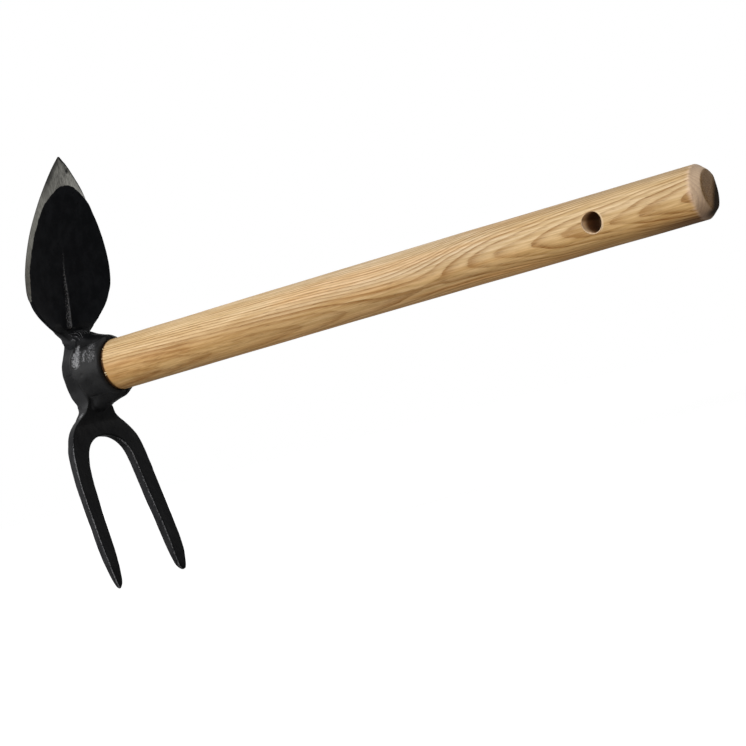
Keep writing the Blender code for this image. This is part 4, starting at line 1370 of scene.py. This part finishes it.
# Paler and darker parts of the stick: edges as (axis, start, full), and the tint inside them all
WOOD_TINTS = (
    ((("X", -0.300, -0.190), ("X", -0.080, -0.150)), (0.97, 1.01, 1.12)),
    ((("X", -0.170, -0.050), ("Z", 0.0090, 0.0142)), (0.78, 0.78, 0.80)),
    ((("X", -0.110, -0.010), ("Z", -0.0070, -0.0130)), (0.80, 0.74, 0.66)),
    ((("X", -0.050, -0.004), ("Z", -0.0090, -0.0124)), (0.32, 0.27, 0.22)),
    ((("Z", 0.0042, 0.0008), ("Z", -0.0080, -0.0040), ("X", -0.190, -0.260)), (0.86, 0.84, 0.83)),
    ((("Z", -0.0080, -0.0115), ("X", -0.360, -0.240), ("X", -0.050, -0.130)), (1.24, 1.17, 1.08)),
)


def curve_node(tree, value, knots):
    """Return a smooth curve through (place, height) knots, all from 0 to 1."""
    node = add_node(tree, "ShaderNodeFloatCurve", {"Value": value})
    points = node.mapping.curves[0].points
    points[0].location = knots[0]
    points[-1].location = knots[-1]
    for knot_place, height in knots[1:-1]:
        points.new(knot_place, height)
    node.mapping.update()
    return node.outputs[0]


def grain_noise(tree, point, along, across, detail, roughness=0.5):
    """Return noise that is drawn out along the stick."""
    return noise(tree, stretched(tree, point, (along, across, across)), 1.0, detail, roughness)


def ring_pattern(tree, point, x, y, z, spacing):
    """Return the share of earlywood, from growth rings that bend along the stick."""
    station = math_node(tree, "MULTIPLY_ADD", x, -1 / RINGS_FROM, 1.0)
    knots = [((kx - RINGS_FROM) / -RINGS_FROM, rings / MOST_RINGS) for kx, rings in RING_KNOTS]
    bend = times(tree, curve_node(tree, station, knots), MOST_RINGS)
    turned = ramp(tree, x, -0.190, -0.110)
    lean_y = mix_value(tree, turned, -0.74, -0.985)
    lean_z = mix_value(tree, turned, -0.67, -0.17)
    depth = math_node(tree, "MULTIPLY_ADD", y, lean_y, times(tree, z, lean_z))
    drift = grain_noise(tree, point, 14.0, 75.0, 1.0)
    tremble = grain_noise(tree, point, 75.0, 480.0, 2.0)
    wander = math_node(tree, "MULTIPLY_ADD", drift, 1.1, times(tree, tremble, 0.36))
    phase = math_node(tree, "DIVIDE", depth, spacing)
    phase = math_node(tree, "ADD", math_node(tree, "ADD", phase, bend), math_node(tree, "SUBTRACT", wander, 0.73))
    early = curve_node(tree, math_node(tree, "FRACT", phase), RING_SHARES)
    number = math_node(tree, "FLOOR", phase)
    kind = add_node(tree, "ShaderNodeTexWhiteNoise", {"W": number}, noise_dimensions="1D").outputs["Value"]
    patchy = grain_noise(tree, point, 22.0, 260.0, 2.0)
    strength = math_node(tree, "MULTIPLY_ADD", kind, 0.45, math_node(tree, "MULTIPLY_ADD", patchy, 0.9, -0.02))
    early = math_node(tree, "MULTIPLY", early, strength, clamp=True)

    near_eye = times(tree, ramp(tree, x, -0.220, -0.330), ramp(tree, z, 0.004, -0.004))
    early = times(tree, early, math_node(tree, "MULTIPLY_ADD", near_eye, -0.55, 1.0))
    near_hole = times(tree, ramp(tree, x, -0.0540, -0.0470), ramp(tree, x, -0.0330, -0.0400))
    near_hole = times(tree, near_hole, ramp(tree, z, 0.0050, 0.0))
    early = times(tree, early, math_node(tree, "MULTIPLY_ADD", near_hole, -0.50, 1.0))
    mottle = ramp(tree, grain_noise(tree, point, 30.0, 160.0, 3.0, 0.6), 0.42, 0.66)
    return math_node(tree, "ADD", early, times(tree, mottle, near_eye, 0.50))


def end_grain(tree, point, x, y, z, streak, color):
    """Return the colour with the brown end face, the sanded chamfer and the scorch, and how scorched it is."""
    end_face = ramp(tree, x, -0.0008, -0.0002)
    face_color = mix_color(tree, ramp(tree, z, -0.001, -0.009), END_FACE_UPPER, END_FACE_LOWER)
    color = mix_color(tree, times(tree, end_face, 0.72), color, face_color)
    speckle = ramp(tree, noise(tree, point, 1100.0, 2.0, 0.6), 0.44, 0.60)
    color = tinted(tree, times(tree, end_face, speckle), color, SPECKLE_TINT)
    frayed = math_node(tree, "MULTIPLY_ADD", streak, -0.0040, x)
    sanded = times(tree, ramp(tree, frayed, -0.0092, -0.0058), math_node(tree, "SUBTRACT", 1.0, end_face))
    color = mix_color(tree, times(tree, sanded, 0.60), color, SANDED_COLOR)
    color = tinted(tree, times(tree, sanded, ramp(tree, z, -0.0030, -0.0110)), color, SANDED_LOW_TINT)
    corner = math_node(tree, "MULTIPLY_ADD", y, 0.77, times(tree, z, -0.60))
    scorch = times(tree, ramp(tree, corner, -0.0004, 0.0050), ramp(tree, x, -0.0060, -0.0008))
    return mix_color(tree, times(tree, scorch, 0.94), color, SCORCH_COLOR), scorch


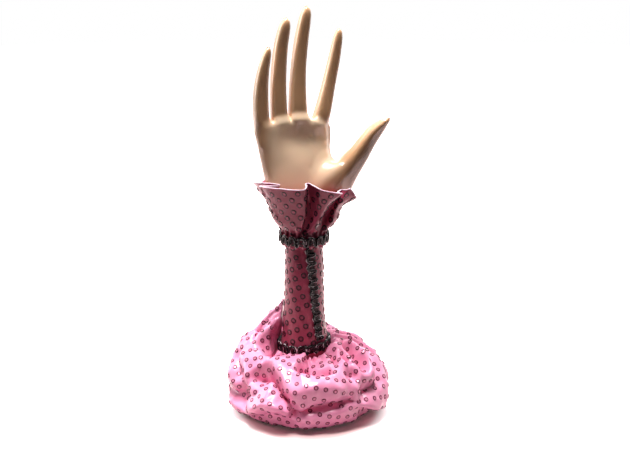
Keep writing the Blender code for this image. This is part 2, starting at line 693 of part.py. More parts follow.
def puff_rows(rows, columns):
    azimuths = [math.tau * k / columns - math.pi for k in range(columns)]
    shares = [i / (rows - 1) for i in range(rows)]
    grid = [(a, t) for t in shares for a in azimuths]
    places = np.array([puff_point(a, t) for a, t in grid])
    outwards = np.array([puff_outward(a, t) for a, t in grid])
    downwards = np.array([puff_point(a, min(1, t + 0.01)) - puff_point(a, max(0, t - 0.01)) for a, t in grid])
    downwards /= np.linalg.norm(downwards, axis=1)[:, None]
    shifts = crease_field(*zip(*grid))
    moved = places + outwards * shifts[:, :1] + downwards * shifts[:, 1:]
    clear = np.array([stem_radius(z) + SEAT_GAP + CLOTH_WALL + BRAID_THICKNESS for z in moved[:, 2]])
    radius = np.hypot(moved[:, 0], moved[:, 1])
    neck = np.array([t for _, t in grid]) < 0.02
    push = np.where(neck, 1.0, np.maximum(1.0, clear / radius))
    moved[:, :2] *= push[:, None]
    moved[:, 2] = np.maximum(moved[:, 2], PUFF_LOWEST_Z)
    return moved.reshape(rows, columns, 3)


def build_puff(finish):
    """The crumpled satin round the stand's foot."""
    rows = puff_rows(PUFF_ROWS, PUFF_COLUMNS)[::-1]
    return sheet_object("puff", [[Vector(p) for p in row] for row in rows], finish)


def build_wadding(finish):
    """The ring of fibre wadding that fills the puff, lying on the board round the forearm."""
    floor = BOARD_TOP_Z + SEAT_GAP
    inner = stem_radius(SLEEVE_HEM_Z) + SEAT_GAP
    top = PUFF_NECK_Z - WADDING_MARGIN
    edge = BOARD_RADIUS - SEAT_GAP
    profile = [
        (inner, floor),
        (edge, floor),
        (edge, floor + 0.35 * (top - floor)),
        (inner + 0.6 * (edge - inner), floor + 0.75 * (top - floor)),
        (inner + 0.3 * (edge - inner), top),
        (inner, top),
    ]
    return add_object("wadding", turned(profile, WADDING_SIDES, closed_profile=True), finish)


def serpentine(place, length, closed):
    """Sections of a flat cord that winds from side to side along a strip.

    place(distance, offset, lift) gives the point that far along the strip, off its middle line
    and above its seat.
    """
    loops = max(2, round(length / BRAID_PITCH))
    steps = loops * BRAID_STEPS_PER_LOOP
    swing = 0.5 * (BRAID_WIDTH - BRAID_CORD_WIDTH)

    def middle(k):
        turn = math.tau * k / BRAID_STEPS_PER_LOOP
        distance = length * k / steps - BRAID_LOOP_LEAN * math.sin(2 * turn)
        return distance, swing * math.sin(turn)

    sections = []
    for k in range(steps if closed else steps + 1):
        (d0, o0), (d1, o1) = middle(k - 0.5), middle(k + 0.5)
        size = math.hypot(d1 - d0, o1 - o0)
        across = (-(o1 - o0) / size * 0.5 * BRAID_CORD_WIDTH, (d1 - d0) / size * 0.5 * BRAID_CORD_WIDTH)
        d, o = middle(k)
        sections.append([
            place(d - across[0], o - across[1], 0),
            place(d + across[0], o + across[1], 0),
            place(d + 0.6 * across[0], o + 0.6 * across[1], BRAID_THICKNESS),
            place(d - 0.6 * across[0], o - 0.6 * across[1], BRAID_THICKNESS),
        ])
    return sections


def add_braid(name, place, length, closed, finish):
    bm = bmesh.new()
    add_loft(bm, serpentine(place, length, closed), closed_path=closed)
    bmesh.ops.recalc_face_normals(bm, faces=bm.faces)
    return add_object(name, bm, finish)


def build_wrist_braid(finish):
    """The braid that ties the cuff's foot, dipping a little at the front."""
    gathered = max(cuff_foot_radius(0), cuff_foot_radius(math.pi / CUFF_GATHERS))
    seat = gathered + SEAT_GAP

    def place(distance, offset, lift):
        azimuth = distance / seat
        z = WRIST_BRAID_Z - WRIST_BRAID_DIP * math.cos(azimuth) + offset
        return at_azimuth(azimuth, seat + lift, z)

    return add_braid("wrist_braid", place, math.tau * seat, True, finish)


def build_hem_braid(finish):
    """The braid round the sleeve's hem, which rises towards the right and the back."""
    length = math.tau * stem_radius(HEM_BRAID_Z)

    def place(distance, offset, lift):
        azimuth = math.tau * distance / length
        rise = 0.5 * HEM_BRAID_RISE * (1 + math.cos(azimuth - HEM_BRAID_RISE_AZIMUTH))
        z = HEM_BRAID_Z + rise + offset
        return at_azimuth(azimuth, stem_radius(z) + SEAT_GAP + lift, z)

    return add_braid("hem_braid", place, length, True, finish)


def build_seam_braid(finish):
    """The braid down the sleeve's seam, from the wrist braid to the hem braid."""
    cord_end = 0.5 * BRAID_CORD_WIDTH
    top = WRIST_BRAID_Z - WRIST_BRAID_DIP - 0.5 * BRAID_WIDTH - BRAID_END_GAP - cord_end
    rise = 0.5 * HEM_BRAID_RISE * (1 + math.cos(SEAM_FOOT_AZIMUTH - HEM_BRAID_RISE_AZIMUTH))
    foot = HEM_BRAID_Z + rise + 0.5 * BRAID_WIDTH + BRAID_END_GAP + cord_end

    def place(distance, offset, lift):
        z = top - distance
        share = distance / (top - foot)
        azimuth = SEAM_TOP_AZIMUTH + (SEAM_FOOT_AZIMUTH - SEAM_TOP_AZIMUTH) * share
        seat = stem_radius(z)
        return at_azimuth(azimuth + offset / seat, seat + SEAT_GAP + lift, z)

    return add_braid("seam_braid", place, top - foot, False, finish)


def main():
    clear_scene()
    material("helper", (0.5, 0.5, 0.5), 0.8)
    flesh = material("cast_flesh", (0.70, 0.48, 0.34), 0.3)
    satin = material("pink_satin", (0.78, 0.22, 0.40), 0.4)
    gimp = material("black_gimp", (0.03, 0.02, 0.025), 0.35)
    wood = material("board_wood", (0.55, 0.40, 0.25), 0.6)
    fibre = material("white_fibre", (0.85, 0.84, 0.80), 0.9)
    steel = material("screw_steel", (0.60, 0.60, 0.62), 0.3, 1.0)
    felt = material("dark_felt", (0.05, 0.02, 0.03), 0.95)
    build_felt(felt)
    build_board(wood)
    build_screw(steel)
    build_hand(flesh)
    build_sleeve(satin)
    build_cuff(satin)
    build_puff(satin)
    build_wadding(fibre)
    build_wrist_braid(gimp)
    build_hem_braid(gimp)
    build_seam_braid(gimp)


main()
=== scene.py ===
"""Hand-shaped jewellery stand: its finishes, its dotted satin and its gimp braid, made round the frame.

The script is laid out as an add-on and is run as a script. Each operator makes one piece or one
group of like pieces, and main() calls them in order. Lengths are in metres, +Z is up and the palm
faces -Y. An azimuth is measured from the front, -Y, and grows towards +X.
"""

import math
from dataclasses import dataclass

import bmesh
import bpy
import numpy as np
from bpy.props import FloatProperty, FloatVectorProperty, IntProperty, PointerProperty
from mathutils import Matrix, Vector, noise
from mathutils.bvhtree import BVHTree
from mathutils.geometry import delaunay_2d_cdt


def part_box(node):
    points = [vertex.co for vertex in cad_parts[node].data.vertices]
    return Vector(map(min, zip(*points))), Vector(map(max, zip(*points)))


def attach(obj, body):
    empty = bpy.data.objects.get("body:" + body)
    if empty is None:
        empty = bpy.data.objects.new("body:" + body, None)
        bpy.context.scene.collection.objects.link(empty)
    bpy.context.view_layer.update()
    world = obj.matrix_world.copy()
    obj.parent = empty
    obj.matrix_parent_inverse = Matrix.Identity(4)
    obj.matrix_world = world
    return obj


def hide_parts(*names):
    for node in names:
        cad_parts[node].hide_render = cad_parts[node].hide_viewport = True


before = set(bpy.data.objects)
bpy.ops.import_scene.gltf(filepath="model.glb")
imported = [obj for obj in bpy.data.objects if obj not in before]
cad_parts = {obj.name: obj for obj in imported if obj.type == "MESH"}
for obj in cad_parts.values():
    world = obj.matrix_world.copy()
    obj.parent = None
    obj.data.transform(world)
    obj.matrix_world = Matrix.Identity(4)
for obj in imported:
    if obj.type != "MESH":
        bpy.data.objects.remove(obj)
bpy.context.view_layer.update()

bl_info = {
    "name": "Hand jewellery stand",
    "version": (1, 0, 0),
    "blender": (4, 5, 0),
    "location": "View3D > Sidebar > Stand",
    "description": "Dresses the frame of a hand-shaped jewellery stand in dotted satin and gimp braid",
    "category": "Object",
}

MM = 0.001
BODY = "root"

# Heights and radii that the frame gives
SEAT_GAP = 0.3 * MM
CLOTH_WALL = 0.8 * MM
SLEEVE_LOW, SLEEVE_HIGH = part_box("sleeve")
HAND_FOOT_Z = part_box("hand")[0].z
WADDING_LOW, WADDING_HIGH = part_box("wadding")
FELT_LOW, FELT_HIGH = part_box("felt_pad")
BOARD_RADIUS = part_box("base_board")[1].x
SLEEVE_END_OVER_WRIST = 2.0 * MM
WRIST_Z = SLEEVE_HIGH.z - SLEEVE_END_OVER_WRIST

# Camera: where it looks and from where
CAMERA_LENS = 68.57
CAMERA_TARGET = Vector((0.0096, 0.0, 0.1667))
CAMERA_ELEVATION = math.radians(15.0)
CAMERA_DISTANCE = 1.05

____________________

EXERCISE DIRECTIONS: Transcribe word for word the lines from the one holding "return at_azimuth(azimuth +" through the one holding "zip(*points))), Vector(map(max, zip(*points)))". Include both, and add nothing.

SOLUTION:
        return at_azimuth(azimuth + offset / seat, seat + SEAT_GAP + lift, z)

    return add_braid("seam_braid", place, top - foot, False, finish)


def main():
    clear_scene()
    material("helper", (0.5, 0.5, 0.5), 0.8)
    flesh = material("cast_flesh", (0.70, 0.48, 0.34), 0.3)
    satin = material("pink_satin", (0.78, 0.22, 0.40), 0.4)
    gimp = material("black_gimp", (0.03, 0.02, 0.025), 0.35)
    wood = material("board_wood", (0.55, 0.40, 0.25), 0.6)
    fibre = material("white_fibre", (0.85, 0.84, 0.80), 0.9)
    steel = material("screw_steel", (0.60, 0.60, 0.62), 0.3, 1.0)
    felt = material("dark_felt", (0.05, 0.02, 0.03), 0.95)
    build_felt(felt)
    build_board(wood)
    build_screw(steel)
    build_hand(flesh)
    build_sleeve(satin)
    build_cuff(satin)
    build_puff(satin)
    build_wadding(fibre)
    build_wrist_braid(gimp)
    build_hem_braid(gimp)
    build_seam_braid(gimp)


main()
=== scene.py ===
"""Hand-shaped jewellery stand: its finishes, its dotted satin and its gimp braid, made round the frame.

The script is laid out as an add-on and is run as a script. Each operator makes one piece or one
group of like pieces, and main() calls them in order. Lengths are in metres, +Z is up and the palm
faces -Y. An azimuth is measured from the front, -Y, and grows towards +X.
"""

import math
from dataclasses import dataclass

import bmesh
import bpy
import numpy as np
from bpy.props import FloatProperty, FloatVectorProperty, IntProperty, PointerProperty
from mathutils import Matrix, Vector, noise
from mathutils.bvhtree import BVHTree
from mathutils.geometry import delaunay_2d_cdt


def part_box(node):
    points = [vertex.co for vertex in cad_parts[node].data.vertices]
    return Vector(map(min, zip(*points))), Vector(map(max, zip(*points)))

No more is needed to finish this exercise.